Fixed Income

2019 has been unusual in that both equity and bond markets have rallied strongly against a backdrop of solid economic growth. Commentators have repeatedly cited the supportive stance of Central Banks as the catalyst for the extension of this extraordinary long economic cycle. The hallmark of this extra Central Bank stimulus is the lack of widespread inflationary pressures despite universally strong/full labour markets and cheap access to credit for most borrowers. As discussed previously there are several structural factors constraining inflation, most notably rapid technological change and industry disruption.

However, in our assessment, the Phillips Curve still exists, and this cycle has taken significantly longer for the unemployment and inflation impact to connect to the real economy. This cycle came from a major global banking crisis which was deflationary (as it also was in the 1930s) and required deleveraging over multiple years to correct asset pricing.

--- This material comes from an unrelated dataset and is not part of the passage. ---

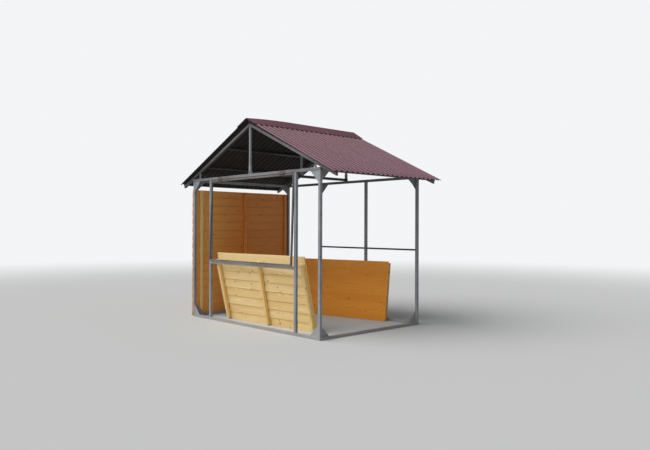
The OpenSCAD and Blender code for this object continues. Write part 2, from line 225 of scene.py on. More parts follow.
def bend(before, corner, after, reach):
    """Start, corner and end of the arc that rounds a corner."""
    corner = Vector(corner)
    start = corner + (Vector(before) - corner).normalized() * reach
    end = corner + (Vector(after) - corner).normalized() * reach
    return start, corner, end


def soften(outline, radius, steps=2):
    """Rounds each corner of a convex outline in a few steps."""
    rounded = []
    for i, corner in enumerate(outline):
        before, after = outline[i - 1], outline[(i + 1) % len(outline)]
        to_before, to_after = Vector(before) - Vector(corner), Vector(after) - Vector(corner)
        half = to_before.normalized().angle(to_after.normalized()) / 2
        reach = min(radius / math.tan(half), 0.45 * to_before.length, 0.45 * to_after.length)
        start, corner, end = bend(before, corner, after, reach)
        for k in range(steps + 1):
            t = k / steps
            point = start * (1 - t) ** 2 + corner * 2 * t * (1 - t) + end * t ** 2
            rounded.append((point.x, point.y))
    return rounded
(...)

As the chart shows, the number of global government bonds with negative yields will reach new record highs in 2019. The big question is whether this make sense when unemployment rates are so low, inflation is tracking between 1– 2% for the countries within the G20, global growth is ok (in particular consumption spending is solid), company earnings are high and surprising mostly to the upside, and risk markets are at or near record highs.

Our research suggests that current bond prices are unjustifiably high and that a bubble has formed in the government bond market. Who would have thought that investors in the current economic environment would be happy to accept such low or (in some markets) negative yields as the stable choice to protect capital? Is this rational or is the world really moving into “Japanification” of long-term deflation? 

The case study into Germany clearly shows that inflation has been stable to slightly rising, and consistently tracking above bond yields since 2014. Defying economic gravity, bond yields are not only less than inflation, but they are now outright negative–i.e. investors are investing in a zero-coupon bond and willing to accept a reduction in capital upon maturity. This is a total doomsday scenario as investors fear the future or are totally irrational - hence a bubble.

The big story for Australia in 2019 has been the large re-rating of the equity market and risk premium following the May election outcome. As has been well documented the ASX 200 has had a stellar run. Yet at the same time, the bond market has rallied hard – in part due to the RBA rate cut (with more expected) but also due to investors’ assessment of fear and hence the desire for “safety” regardless of the yield. As the chart shows, inflation is now above the 10-year bond yield in times of growth and equity market buoyancy.

Care is warranted here. Most investors are looking for where the risks lie and the first place they look is the equity market. We discussed this in a prior article and concluded that there could be a mild bubble in tech but we are far from a re-run of the late 1990s. The biggest risk increasingly looks to be in the bond market, where logic is being defied and irrationality is becoming more widespread. This includes the Australian bond market and (unlike Germany and Japan) Australia has both favourable demographics and large resource inventory.

Now is not the time to be chasing government bonds, as a bubble has formed and fundamentals are being defied. We are not invested in this market segment as the risk/returns are far from attractive. Rather, we are seeking the superior risk-reward and lower volatility of Australian private debt which is currently an underserviced niche segment of the market due to bank deleveraging and will be largely immune to any major bond market sell-off.